Earlier in the 2007 session, Patrick had gotten the Senate to agree to put “In God We Trust” at the front of the Senate. I guess we knew which God he had in mind: His.
It is in this context of powerful politicians and media demagogues that Islamophobia is on the rise. Consider the experience of Heba Said, the Muslim UT-Arlington student who attended the Texas Republican Party Convention as a reporter for The Shorthorn. Said wears hijab—an article of clothing that was apparently a provocation to some of the GOP attendees. Said described “a cult-like hatred that is simply disgusting.” She was harangued about being Muslim, treated like an unwelcome visitor and even watched by police.
A couple months ago we profiled Mohamed Elibiary, a Plano Republican who happens to be Muslim and helps law enforcement combat extremism.
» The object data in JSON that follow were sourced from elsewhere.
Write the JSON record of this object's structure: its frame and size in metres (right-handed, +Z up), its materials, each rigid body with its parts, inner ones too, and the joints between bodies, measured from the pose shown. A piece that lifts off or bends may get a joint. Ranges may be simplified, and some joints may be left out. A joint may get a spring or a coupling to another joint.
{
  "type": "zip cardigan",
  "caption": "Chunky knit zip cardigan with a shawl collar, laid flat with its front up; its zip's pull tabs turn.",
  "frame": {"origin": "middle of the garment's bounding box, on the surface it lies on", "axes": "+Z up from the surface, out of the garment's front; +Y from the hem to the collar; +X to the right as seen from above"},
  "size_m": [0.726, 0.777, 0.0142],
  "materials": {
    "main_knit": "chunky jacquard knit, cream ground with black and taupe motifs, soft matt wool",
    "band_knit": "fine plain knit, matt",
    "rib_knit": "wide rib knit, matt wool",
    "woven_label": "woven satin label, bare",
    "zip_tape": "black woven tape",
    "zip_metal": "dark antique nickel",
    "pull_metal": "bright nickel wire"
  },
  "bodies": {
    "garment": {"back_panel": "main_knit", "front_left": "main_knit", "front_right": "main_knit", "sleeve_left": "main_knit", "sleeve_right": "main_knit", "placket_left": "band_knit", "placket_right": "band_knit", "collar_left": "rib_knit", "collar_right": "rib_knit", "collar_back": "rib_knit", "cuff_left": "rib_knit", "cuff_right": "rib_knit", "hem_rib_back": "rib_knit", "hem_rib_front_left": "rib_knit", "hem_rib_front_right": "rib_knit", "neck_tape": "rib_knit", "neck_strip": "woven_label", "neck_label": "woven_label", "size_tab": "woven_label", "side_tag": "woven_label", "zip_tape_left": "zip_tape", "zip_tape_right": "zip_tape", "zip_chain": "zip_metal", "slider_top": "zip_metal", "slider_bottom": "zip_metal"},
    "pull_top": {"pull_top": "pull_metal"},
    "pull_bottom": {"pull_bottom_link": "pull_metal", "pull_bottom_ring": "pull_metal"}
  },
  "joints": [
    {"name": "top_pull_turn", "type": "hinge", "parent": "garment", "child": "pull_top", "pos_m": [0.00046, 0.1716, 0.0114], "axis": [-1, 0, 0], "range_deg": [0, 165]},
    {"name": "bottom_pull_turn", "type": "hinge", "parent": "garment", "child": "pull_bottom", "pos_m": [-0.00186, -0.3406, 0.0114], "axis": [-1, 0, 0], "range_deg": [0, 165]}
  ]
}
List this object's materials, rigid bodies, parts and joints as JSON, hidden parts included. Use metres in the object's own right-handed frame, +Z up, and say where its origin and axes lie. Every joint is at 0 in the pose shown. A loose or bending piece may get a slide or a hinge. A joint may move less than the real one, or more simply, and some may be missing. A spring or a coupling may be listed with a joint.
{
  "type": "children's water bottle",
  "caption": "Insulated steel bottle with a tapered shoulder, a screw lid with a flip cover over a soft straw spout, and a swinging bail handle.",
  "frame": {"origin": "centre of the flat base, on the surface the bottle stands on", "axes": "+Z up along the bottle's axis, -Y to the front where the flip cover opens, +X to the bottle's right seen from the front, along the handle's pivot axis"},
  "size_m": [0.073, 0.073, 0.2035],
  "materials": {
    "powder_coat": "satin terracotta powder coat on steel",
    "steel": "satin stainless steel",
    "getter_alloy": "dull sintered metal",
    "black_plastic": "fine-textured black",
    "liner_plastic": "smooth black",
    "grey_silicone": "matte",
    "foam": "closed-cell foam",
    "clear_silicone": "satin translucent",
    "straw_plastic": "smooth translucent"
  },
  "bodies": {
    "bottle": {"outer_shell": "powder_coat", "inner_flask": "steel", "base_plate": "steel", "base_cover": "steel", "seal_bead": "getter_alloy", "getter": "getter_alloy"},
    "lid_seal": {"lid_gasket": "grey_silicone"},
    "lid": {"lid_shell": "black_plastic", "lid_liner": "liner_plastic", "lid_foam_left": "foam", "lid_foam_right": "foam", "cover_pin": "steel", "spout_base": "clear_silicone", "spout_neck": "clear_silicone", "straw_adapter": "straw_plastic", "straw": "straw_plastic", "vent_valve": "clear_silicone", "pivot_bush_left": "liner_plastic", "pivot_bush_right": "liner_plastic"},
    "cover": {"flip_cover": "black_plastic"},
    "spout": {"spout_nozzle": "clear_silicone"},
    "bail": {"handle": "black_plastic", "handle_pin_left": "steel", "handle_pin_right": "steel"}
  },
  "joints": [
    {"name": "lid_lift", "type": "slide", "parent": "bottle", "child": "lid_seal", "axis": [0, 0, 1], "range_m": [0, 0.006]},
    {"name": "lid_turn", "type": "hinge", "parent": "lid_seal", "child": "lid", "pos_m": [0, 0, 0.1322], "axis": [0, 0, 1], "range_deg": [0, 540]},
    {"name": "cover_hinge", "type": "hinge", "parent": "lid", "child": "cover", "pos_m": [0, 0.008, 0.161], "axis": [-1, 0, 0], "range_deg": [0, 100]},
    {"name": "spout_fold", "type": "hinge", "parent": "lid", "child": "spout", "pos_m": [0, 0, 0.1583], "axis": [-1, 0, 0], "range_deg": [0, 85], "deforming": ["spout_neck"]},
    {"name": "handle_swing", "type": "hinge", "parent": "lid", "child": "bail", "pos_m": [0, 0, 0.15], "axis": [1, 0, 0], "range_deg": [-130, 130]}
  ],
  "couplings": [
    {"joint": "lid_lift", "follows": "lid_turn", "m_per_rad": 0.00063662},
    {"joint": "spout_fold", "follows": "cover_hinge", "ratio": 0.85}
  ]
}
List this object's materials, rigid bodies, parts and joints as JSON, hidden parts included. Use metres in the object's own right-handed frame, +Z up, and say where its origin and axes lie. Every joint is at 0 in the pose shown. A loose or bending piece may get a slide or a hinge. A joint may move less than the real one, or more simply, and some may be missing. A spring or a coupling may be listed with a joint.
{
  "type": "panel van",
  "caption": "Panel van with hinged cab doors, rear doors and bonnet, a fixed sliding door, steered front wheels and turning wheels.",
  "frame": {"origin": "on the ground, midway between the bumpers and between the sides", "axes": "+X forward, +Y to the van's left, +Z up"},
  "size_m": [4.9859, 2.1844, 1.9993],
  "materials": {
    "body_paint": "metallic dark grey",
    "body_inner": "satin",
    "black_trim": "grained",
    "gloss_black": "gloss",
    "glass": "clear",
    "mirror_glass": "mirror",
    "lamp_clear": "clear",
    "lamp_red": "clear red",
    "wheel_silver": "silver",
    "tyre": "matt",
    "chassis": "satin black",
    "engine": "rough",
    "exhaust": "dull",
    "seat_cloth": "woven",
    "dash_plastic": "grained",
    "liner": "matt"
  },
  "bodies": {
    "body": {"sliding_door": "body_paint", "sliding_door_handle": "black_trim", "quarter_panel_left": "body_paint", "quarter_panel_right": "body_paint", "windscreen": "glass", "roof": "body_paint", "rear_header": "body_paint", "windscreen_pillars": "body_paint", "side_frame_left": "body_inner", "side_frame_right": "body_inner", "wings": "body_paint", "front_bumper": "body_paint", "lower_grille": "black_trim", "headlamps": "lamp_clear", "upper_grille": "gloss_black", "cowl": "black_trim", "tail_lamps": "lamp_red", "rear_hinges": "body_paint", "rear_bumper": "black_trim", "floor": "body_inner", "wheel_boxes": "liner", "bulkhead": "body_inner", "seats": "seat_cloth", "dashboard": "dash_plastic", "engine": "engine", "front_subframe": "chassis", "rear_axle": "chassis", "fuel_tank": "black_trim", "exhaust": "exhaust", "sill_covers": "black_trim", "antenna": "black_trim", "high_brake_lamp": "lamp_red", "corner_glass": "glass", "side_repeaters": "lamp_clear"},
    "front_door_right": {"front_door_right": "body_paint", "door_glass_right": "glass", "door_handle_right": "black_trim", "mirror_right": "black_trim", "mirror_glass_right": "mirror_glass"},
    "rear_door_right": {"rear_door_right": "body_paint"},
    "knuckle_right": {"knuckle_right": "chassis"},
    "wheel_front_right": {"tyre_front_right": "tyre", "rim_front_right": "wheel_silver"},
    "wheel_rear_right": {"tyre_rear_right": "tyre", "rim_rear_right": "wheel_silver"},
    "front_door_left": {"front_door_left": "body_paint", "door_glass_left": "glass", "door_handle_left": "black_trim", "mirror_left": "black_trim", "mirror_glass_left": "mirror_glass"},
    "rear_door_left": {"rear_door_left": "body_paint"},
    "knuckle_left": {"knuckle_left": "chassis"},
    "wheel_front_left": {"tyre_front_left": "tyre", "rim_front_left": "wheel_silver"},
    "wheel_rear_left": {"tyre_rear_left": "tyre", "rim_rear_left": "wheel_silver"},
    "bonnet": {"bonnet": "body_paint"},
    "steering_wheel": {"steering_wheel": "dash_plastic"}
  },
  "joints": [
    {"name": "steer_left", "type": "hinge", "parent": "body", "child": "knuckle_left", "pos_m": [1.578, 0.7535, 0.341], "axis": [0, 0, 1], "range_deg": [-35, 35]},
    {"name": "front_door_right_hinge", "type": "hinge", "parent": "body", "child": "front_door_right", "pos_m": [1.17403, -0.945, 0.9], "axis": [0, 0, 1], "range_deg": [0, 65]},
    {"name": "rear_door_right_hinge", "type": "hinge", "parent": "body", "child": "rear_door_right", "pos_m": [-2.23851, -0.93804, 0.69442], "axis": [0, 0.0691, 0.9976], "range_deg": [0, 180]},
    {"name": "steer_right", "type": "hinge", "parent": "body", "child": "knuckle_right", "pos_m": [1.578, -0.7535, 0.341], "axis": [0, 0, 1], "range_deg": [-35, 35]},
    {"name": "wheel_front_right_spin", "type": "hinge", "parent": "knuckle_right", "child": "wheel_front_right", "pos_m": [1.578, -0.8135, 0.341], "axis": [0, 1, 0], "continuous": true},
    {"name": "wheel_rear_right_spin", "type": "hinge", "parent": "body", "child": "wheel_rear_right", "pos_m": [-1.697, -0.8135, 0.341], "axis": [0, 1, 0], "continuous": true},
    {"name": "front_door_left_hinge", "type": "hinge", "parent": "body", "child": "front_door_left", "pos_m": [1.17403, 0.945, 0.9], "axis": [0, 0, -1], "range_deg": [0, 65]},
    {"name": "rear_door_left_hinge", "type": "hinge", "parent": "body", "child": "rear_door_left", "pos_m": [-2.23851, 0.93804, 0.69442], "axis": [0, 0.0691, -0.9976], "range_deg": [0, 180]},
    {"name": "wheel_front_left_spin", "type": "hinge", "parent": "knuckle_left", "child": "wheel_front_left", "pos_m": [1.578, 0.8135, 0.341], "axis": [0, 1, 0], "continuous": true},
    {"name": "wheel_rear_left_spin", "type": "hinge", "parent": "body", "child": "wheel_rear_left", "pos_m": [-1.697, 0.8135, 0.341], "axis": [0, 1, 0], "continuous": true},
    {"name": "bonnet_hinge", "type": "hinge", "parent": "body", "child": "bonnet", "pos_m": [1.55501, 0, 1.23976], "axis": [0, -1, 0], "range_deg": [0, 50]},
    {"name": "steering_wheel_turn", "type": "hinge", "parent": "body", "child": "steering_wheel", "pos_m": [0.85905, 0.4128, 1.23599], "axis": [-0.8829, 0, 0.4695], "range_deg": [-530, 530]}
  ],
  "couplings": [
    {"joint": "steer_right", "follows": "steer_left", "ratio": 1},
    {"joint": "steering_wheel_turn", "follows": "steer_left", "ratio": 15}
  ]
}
Despite having a government security clearance, Elibiary has become a target of right-wing activists, who believe he is in cahoots with the Muslim Brotherhood and, predictably, part of some Obama-led fifth column to destroy America.
A couple weeks ago, a conference in Garland dedicated in part to fighting Islamic extremism was swarmed by protesters carrying signs bearing messages such as “Stand for the Savior Jesus Christ” and “Insult Those Who Behead Others.” Similar protests erupted in Houston the next day.
This is the lizard brain at work: My religion leaves no room for your religion.
The Capitol can seem like a rarefied place, but it’s not immune from the free-floating bigotry that’s roiling outside those heavy oak doors. Sometimes it finds a home inside.
Updated: The original version of the story misquoted House Speaker Joe Straus’ statement. The post has been corrected. We regret the error.